**Data block**
* START *
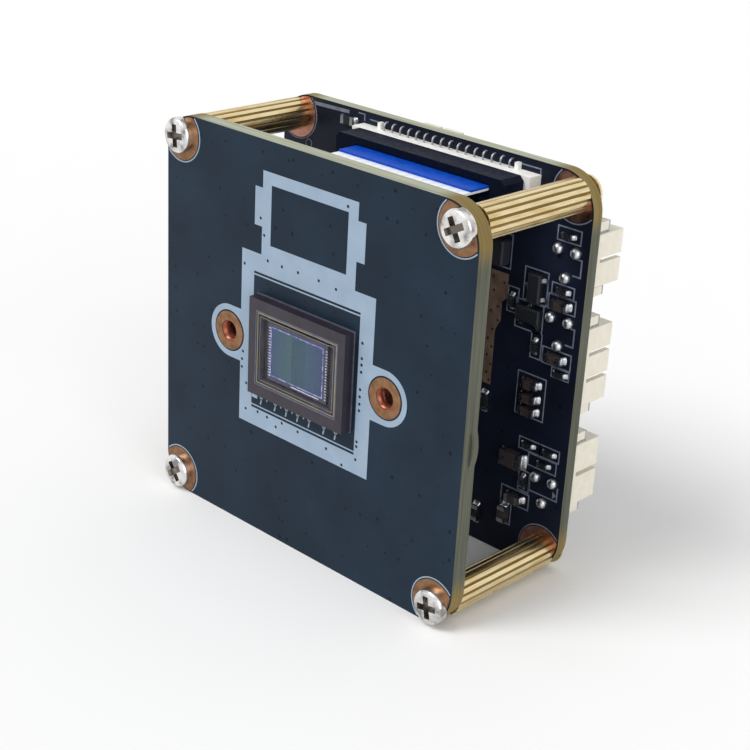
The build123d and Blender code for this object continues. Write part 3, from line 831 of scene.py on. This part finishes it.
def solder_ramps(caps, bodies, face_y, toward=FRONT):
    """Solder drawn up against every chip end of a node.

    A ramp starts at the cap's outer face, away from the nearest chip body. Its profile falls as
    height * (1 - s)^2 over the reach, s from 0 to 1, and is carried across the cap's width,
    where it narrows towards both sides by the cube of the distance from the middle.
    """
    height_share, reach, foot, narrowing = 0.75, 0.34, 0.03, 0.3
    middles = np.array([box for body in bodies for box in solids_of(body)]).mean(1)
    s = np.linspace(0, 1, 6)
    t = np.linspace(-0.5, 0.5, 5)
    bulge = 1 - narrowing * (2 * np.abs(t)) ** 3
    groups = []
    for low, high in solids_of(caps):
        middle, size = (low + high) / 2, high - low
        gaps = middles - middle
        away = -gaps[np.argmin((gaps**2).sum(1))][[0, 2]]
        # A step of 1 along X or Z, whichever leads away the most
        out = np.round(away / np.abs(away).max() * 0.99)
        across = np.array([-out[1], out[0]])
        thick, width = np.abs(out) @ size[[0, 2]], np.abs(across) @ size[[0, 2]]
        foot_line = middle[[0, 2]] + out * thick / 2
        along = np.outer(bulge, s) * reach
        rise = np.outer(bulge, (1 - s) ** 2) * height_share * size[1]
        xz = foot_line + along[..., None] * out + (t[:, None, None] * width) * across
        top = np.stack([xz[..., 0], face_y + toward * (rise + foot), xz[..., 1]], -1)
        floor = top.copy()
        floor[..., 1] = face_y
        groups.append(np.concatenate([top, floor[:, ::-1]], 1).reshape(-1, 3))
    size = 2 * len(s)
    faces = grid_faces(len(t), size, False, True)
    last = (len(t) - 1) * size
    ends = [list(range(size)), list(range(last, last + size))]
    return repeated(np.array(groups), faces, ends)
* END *
Output all of the data again. Match it exactly.

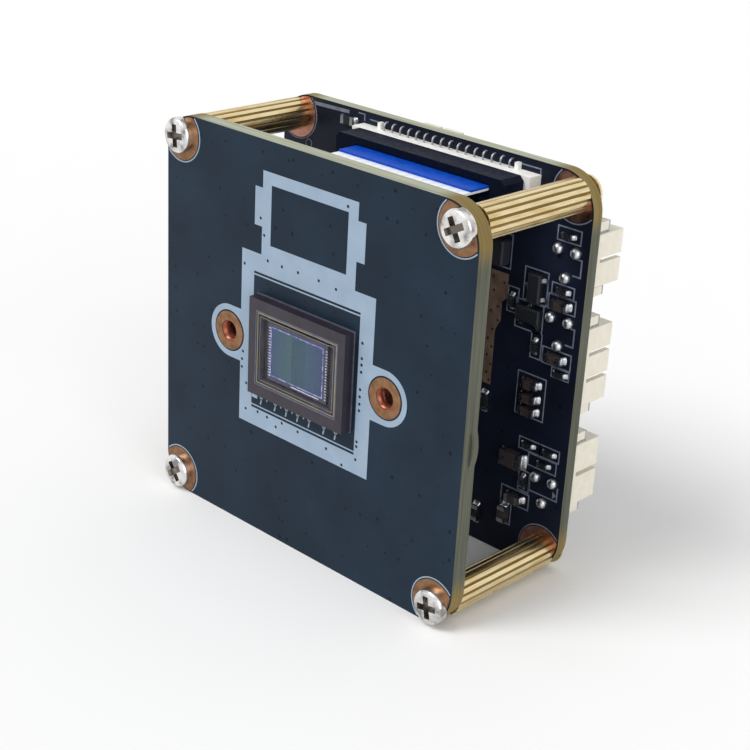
The build123d and Blender code for this object continues. Write part 3, from line 831 of scene.py on. This part finishes it.
def solder_ramps(caps, bodies, face_y, toward=FRONT):
    """Solder drawn up against every chip end of a node.

    A ramp starts at the cap's outer face, away from the nearest chip body. Its profile falls as
    height * (1 - s)^2 over the reach, s from 0 to 1, and is carried across the cap's width,
    where it narrows towards both sides by the cube of the distance from the middle.
    """
    height_share, reach, foot, narrowing = 0.75, 0.34, 0.03, 0.3
    middles = np.array([box for body in bodies for box in solids_of(body)]).mean(1)
    s = np.linspace(0, 1, 6)
    t = np.linspace(-0.5, 0.5, 5)
    bulge = 1 - narrowing * (2 * np.abs(t)) ** 3
    groups = []
    for low, high in solids_of(caps):
        middle, size = (low + high) / 2, high - low
        gaps = middles - middle
        away = -gaps[np.argmin((gaps**2).sum(1))][[0, 2]]
        # A step of 1 along X or Z, whichever leads away the most
        out = np.round(away / np.abs(away).max() * 0.99)
        across = np.array([-out[1], out[0]])
        thick, width = np.abs(out) @ size[[0, 2]], np.abs(across) @ size[[0, 2]]
        foot_line = middle[[0, 2]] + out * thick / 2
        along = np.outer(bulge, s) * reach
        rise = np.outer(bulge, (1 - s) ** 2) * height_share * size[1]
        xz = foot_line + along[..., None] * out + (t[:, None, None] * width) * across
        top = np.stack([xz[..., 0], face_y + toward * (rise + foot), xz[..., 1]], -1)
        floor = top.copy()
        floor[..., 1] = face_y
        groups.append(np.concatenate([top, floor[:, ::-1]], 1).reshape(-1, 3))
    size = 2 * len(s)
    faces = grid_faces(len(t), size, False, True)
    last = (len(t) - 1) * size
    ends = [list(range(size)), list(range(last, last + size))]
    return repeated(np.array(groups), faces, ends)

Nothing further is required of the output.